3- Claire Stoneman is a leader who acts on her values
I learned from @stoneman_claire that it’s important for us to be upstanders, not bystanders. If there’s something that doesn’t sit right with our gut then it’s unlikely to be right. We have a responsibility to do something about it. I’ve learned that it’s ok to question things; even if they are ‘policy’. ‘Tolerance’ for instance – it should be ‘acceptance’; it’s not ok to just to tolerate others; we need to accept them and who they are. I’ve learned that a movement to reduce instance of homophobic bullying in schools and colleges is still necessary and that the truth of Dominic and Roger Crouch can help to begin this journey with students. I’ve learned that once I discover something that doesn’t sit right with my values, I need to make use of the recommended questions to work through it, challenge it and act upon it:
- How does it far with your personal values or the values of your school? Why does it need changing?

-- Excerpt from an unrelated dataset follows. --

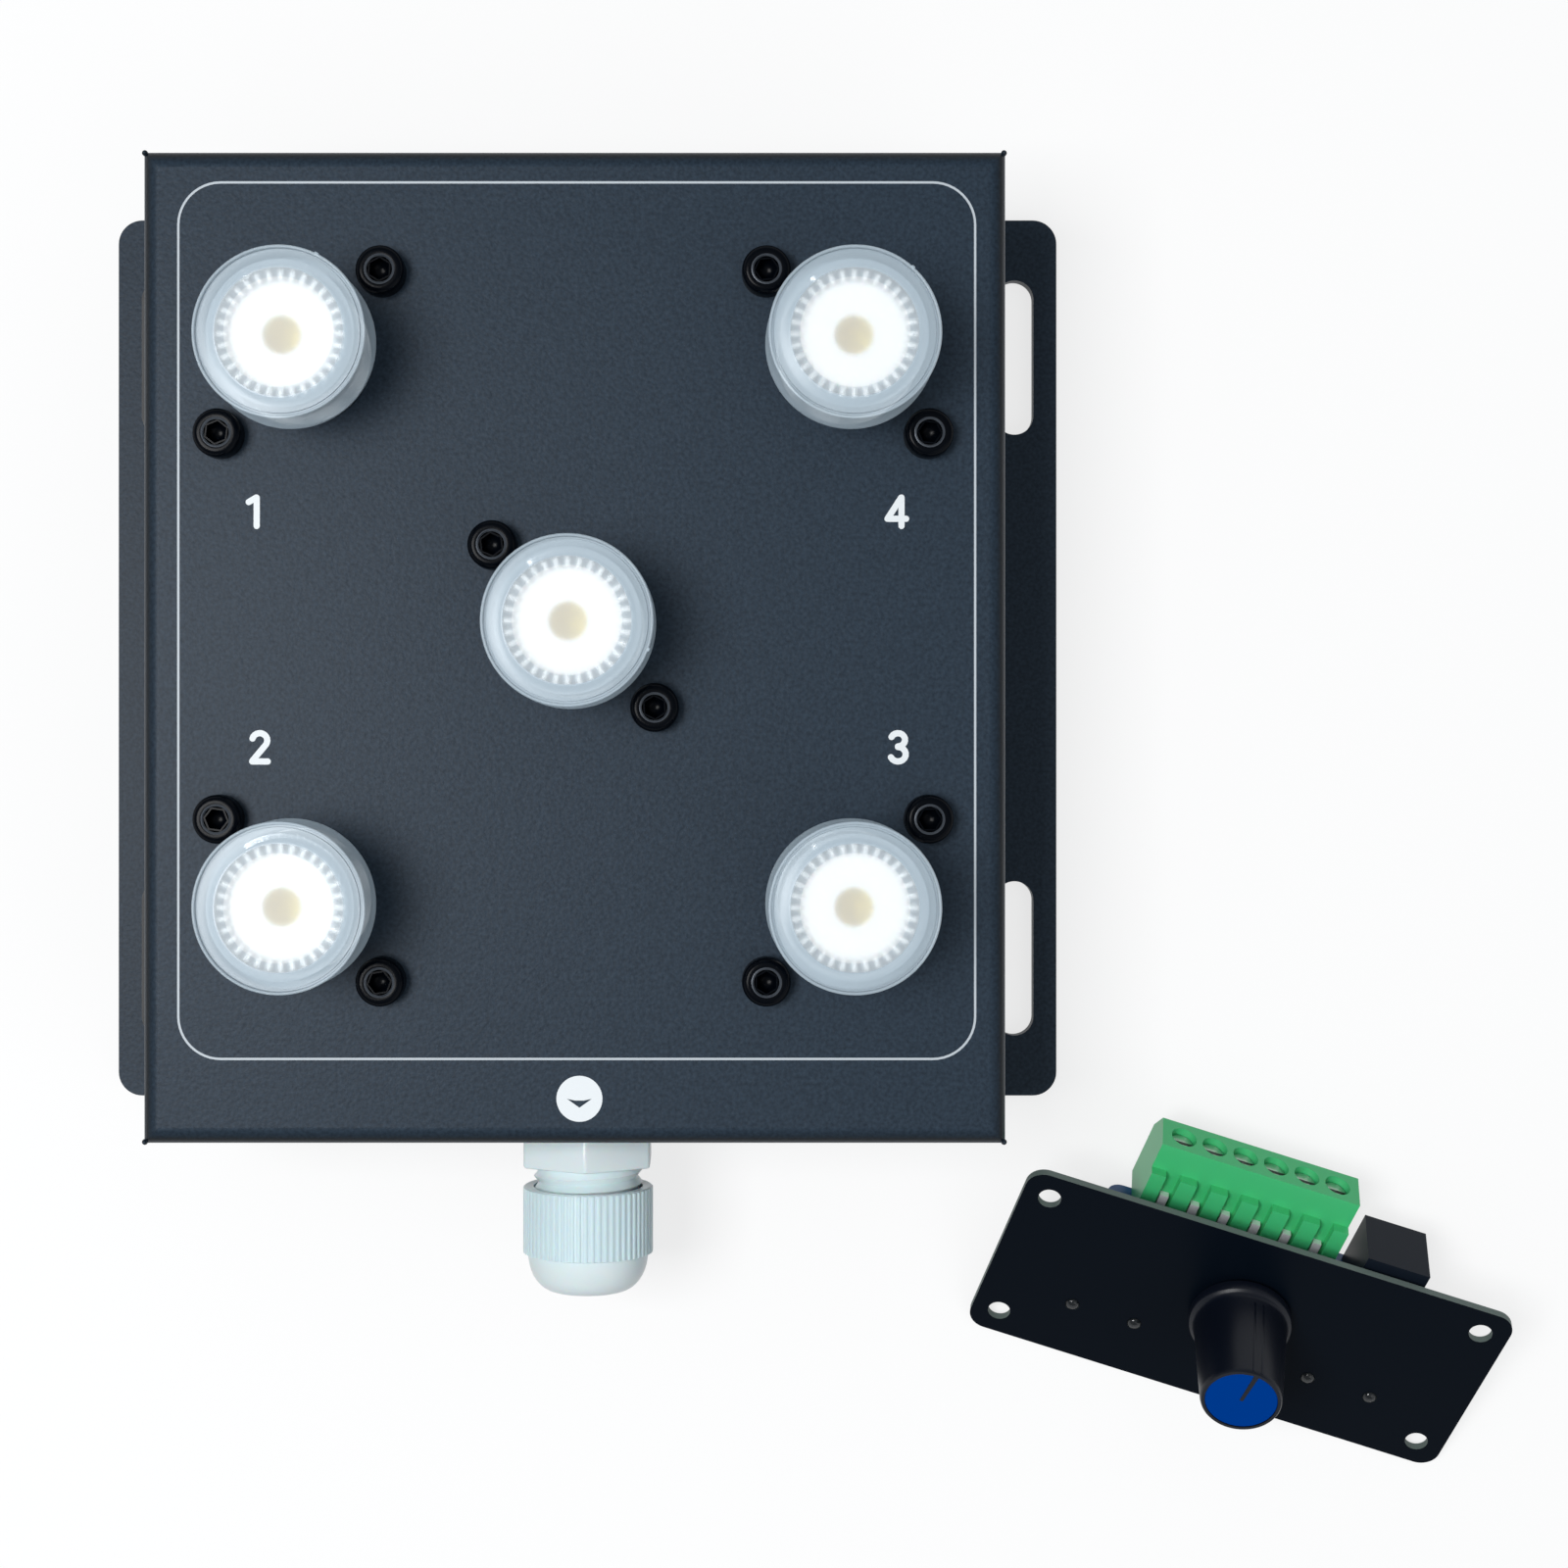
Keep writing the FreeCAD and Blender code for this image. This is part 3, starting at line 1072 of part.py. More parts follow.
def control_board():
    """Board behind the panel; its sketches lie on the plane of the board's upper face."""
    body = new_body("control_board_body")
    area = new_sketch(body, "deck_outline", "XZ_Plane", "-deck_level")
    rectangle(area, "-deck_left", "-deck_depth", "deck_width - deck_left", "0")
    flat = pad(body, area, "board_thickness")
    rear = -value("deck_depth")
    soften(body, "Fillet", flat,
           lambda edge: edge.BoundBox.ZMax < rear + 0.001 and edge.BoundBox.YLength > 0.99 * edge.Length,
           "deck_corner")
    holes = new_sketch(body, "deck_holes", "XZ_Plane", "-deck_level")
    for x in SWITCH_PINS:
        circle(holes, x, "-switch_pin_depth", "pin_hole")
    for x in POLES:
        circle(holes, x + " - block_left", "-block_setback - rib_depth / 2", "blade_width / 2 + blade_gap")
    pocket(body, holes, "board_thickness", along_normal=True)
    keep_in_unit("control_board", body)


def rotary_switch():
    case = block("switch_case", ("switch_side", "switch_side", "switch_depth"),
                 ("-switch_side / 2", SWITCH_Y + " - switch_side / 2", "-switch_depth"))
    bushing = rod("switch_bushing", "bushing_radius", "panel_thickness + bushing_length",
                  ("0", SWITCH_Y, "0"))
    bore = rod("switch_bore", "journal_radius + journal_gap",
               "journal_depth + journal_end_gap + panel_thickness + bushing_length",
               ("0", SWITCH_Y, "-journal_depth - journal_end_gap"))
    rise = "switch_drop + board_thickness + pin_proud"
    pins = [rod("switch_pin_%d" % step, "pin_radius", rise,
                (x, SWITCH_Y + " + switch_side / 2", "-switch_pin_depth"), "+y")
            for step, x in enumerate(SWITCH_PINS)]
    keep_in_unit("rotary_switch", cut("switch_bored", fuse("switch_whole", case, bushing, *pins), bore))

    washer_spot = ("0", SWITCH_Y, "panel_thickness")
    washer = rod("switch_washer", "washer_radius", "washer_height", washer_spot)
    nut = hexagon("bushing_nut", "bush_nut_flats", "bush_nut_height",
                  ("0", SWITCH_Y, "panel_thickness + washer_height"))
    hole = rod("bushing_nut_thread", "bushing_radius + snug", "washer_height + bush_nut_height", washer_spot)
    keep_in_unit("switch_nut", cut("switch_nut_bored", fuse("switch_nut_whole", washer, nut), hole))

    step_level = "panel_thickness + bushing_length + knob_lift / 4"
    shaft = turned("shaft_blank", [
        ("0", "-journal_depth"), ("journal_radius", "-journal_depth"), ("journal_radius", step_level),
        ("shaft_radius", step_level), ("shaft_radius", "shaft_top"), ("0", "shaft_top")])
    keep_in_unit("switch_shaft", twin("shaft_in_place", shaft, ("0", SWITCH_Y, "0")))


def knob():
    """Selector knob about its own axis; z = 0 is its open end, and its pointer is cut on the +Y side."""
    seat = "knob_height - knob_insert_depth"
    bore_top = "shaft_top - panel_thickness - knob_lift + snug"
    blank = turned("knob_blank", [
        ("knob_hollow", "0"), ("knob_skirt", "0"), ("knob_skirt", "knob_skirt_height"),
        ("knob_foot", "knob_foot_height"), ("knob_crown", "knob_height"), ("knob_insert", "knob_height"),
        ("knob_insert", seat), ("0", seat), ("0", bore_top), ("shaft_radius + snug", bore_top),
        ("shaft_radius + snug", "knob_hollow_depth"), ("knob_hollow", "knob_hollow_depth")])
    lean = value("atan((knob_foot - knob_crown) / (knob_height - knob_foot_height))")
    groove = block("knob_pointer", ("pointer_width", "knob_skirt", "knob_height"),
                   ("-pointer_width / 2", "knob_foot - pointer_depth", "knob_foot_height"))
    groove.Placement = Placement(groove.Placement.Base, Rotation(Vector(1, 0, 0), lean))
    insert = rod("knob_insert_blank", "knob_insert - snug", "knob_insert_depth", ("0", "0", seat))
    mark = block("knob_insert_pointer", ("pointer_width", "knob_insert", "knob_insert_depth / 3"),
                 ("-pointer_width / 2", "0", "knob_height - knob_insert_depth / 3"))
    turn = Rotation(Vector(0, 0, 1), -value("pointer_angle"))
    spot = ("0", SWITCH_Y, "panel_thickness + knob_lift")
    keep_in_unit("knob", twin("knob_in_place", cut("knob_grooved", blank, groove), spot, turn))
    keep_in_unit("knob_cap", twin("knob_cap_in_place", cut("knob_insert_marked", insert, mark), spot, turn))


def unit_terminal(pieces):
    """The control board's terminal block, standing on it with its ribbed back to the panel."""
    spot = ("-block_left", "deck_level", "-block_setback")
    for label, piece in zip(("terminal_block", "terminal_screws", "terminal_pins"), pieces):
        keep_in_unit(label, twin(label + "_in_place", piece, spot, ALONG["+y"]))


def power_jack():
    rear = "-jack_setback - jack_depth"
    axis_y = "deck_level + jack_axis"
    case = block("jack_case", ("jack_width", "jack_height", "jack_depth"), ("jack_left", "deck_level", rear))
    mouth = rod("jack_mouth_bore", "jack_mouth", "jack_mouth_depth", (JACK_X, axis_y, rear))
    keep_in_unit("power_jack", cut("jack_housing", case, mouth))
    keep_in_unit("jack_pin", rod("jack_pin_rod", "jack_pin_radius", "jack_pin_length",
                                 (JACK_X, axis_y, rear + " + jack_mouth_depth - jack_pin_length")))


def indicator_lamps():
    lamps = []
    for step, x in enumerate(LAMPS):
        name = "lamp_%d" % step
        lens = rod(name + "_lens", "lamp_radius", "panel_thickness", (x, "lamp_level", "0"))
        collar = rod(name + "_collar", "lamp_collar", "lamp_depth", (x, "lamp_level", "-lamp_depth"))
        lamps.append(fuse(name, lens, collar))
    keep_in_unit("indicator_lamps", group("lamps", lamps))


# ---------------------------------------------------------------- assembly

back_plate()
front_cover()
cover_fasteners()
sockets()
socket_fasteners()
relay_board()
diodes()
TERMINAL = terminal_block()
board_terminal(TERMINAL)
relays()
gland()
control_panel()
control_board()
rotary_switch()
knob()
unit_terminal(TERMINAL)
power_jack()
indicator_lamps()
doc.recompute()

for item in doc.Objects:
    if "Invalid" in item.State or "Error" in item.State:
        raise RuntimeError("%s failed: %s" % (item.Label, item.State))
for label, item in NODES.items():
    if item.Shape.isNull() or not item.Shape.isValid() or not item.Shape.Solids:
        raise RuntimeError("%s has no valid solid" % label)

os.makedirs("parts", exist_ok=True)
for label, item in NODES.items():
    item.Shape.exportStep("parts/%s.step" % label)
print("%d sub-parts" % len(NODES))
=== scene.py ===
"""Looks of the coaxial antenna switch: materials, prints, fine shapes, floor, light and camera."""
import math
import random

import bmesh
import bpy
from mathutils import Matrix, Vector


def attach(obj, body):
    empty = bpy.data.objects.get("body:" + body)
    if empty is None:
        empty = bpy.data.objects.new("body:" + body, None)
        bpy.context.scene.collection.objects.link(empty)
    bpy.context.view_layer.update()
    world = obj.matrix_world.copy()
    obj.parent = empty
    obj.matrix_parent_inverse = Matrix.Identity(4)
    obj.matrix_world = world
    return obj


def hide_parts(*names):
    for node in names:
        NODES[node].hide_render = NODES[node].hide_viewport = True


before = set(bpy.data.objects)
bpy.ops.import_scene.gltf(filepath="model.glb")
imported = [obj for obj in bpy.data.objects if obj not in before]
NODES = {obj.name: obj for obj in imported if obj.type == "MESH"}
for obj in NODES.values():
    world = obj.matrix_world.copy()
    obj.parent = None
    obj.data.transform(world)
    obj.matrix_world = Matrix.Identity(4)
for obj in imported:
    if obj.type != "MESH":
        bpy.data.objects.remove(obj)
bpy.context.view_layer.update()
MM = 0.001

# Where things stand, in millimetres of the frame.
FRONT = 38.0    # the cover's outer face
FLANGE = 36.8    # the sockets' flanges, against the cover's inner face
PITCH, RISE = 30.8, 2.3    # outer sockets from the middle one, and the middle one above the cover's middle
# each socket's axis, and the diagonal that its two screws stand on: 1 rises to the right, -1 falls
SOCKETS = {
    "1": (-PITCH, RISE + PITCH, 1),
    "2": (-PITCH, RISE - PITCH, -1),
    "3": (PITCH, RISE - PITCH, 1),
    "4": (PITCH, RISE + PITCH, -1),
    "common": (0.0, RISE, -1),
}
SCREW_OFFSET = 9.13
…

- Who can listen to you, help you, question you, challenge you, support you in making a difference?
- What data is there to support you in your quest for change?
- What underpinning frameworks (within your faculty, school, organisation, nationally) support you in your quest for change?
4- Kat Schofield is defined by her soul and not her role
I learned from @PearlOchreRose that feminism is absolutely still necessary and not just in the face of sexism from men but in the face of women who do not lift one another up. I learned that there can be life after burnout but that it’s a difficult journey; the need for me to focus on my own wellbeing grows stronger by the day. I learned that sharing honest journeys was certainly an emerging theme for the day. I learned that there’s a great deal of debate to be had about leadership styles but that authenticity and your soul are really the important things.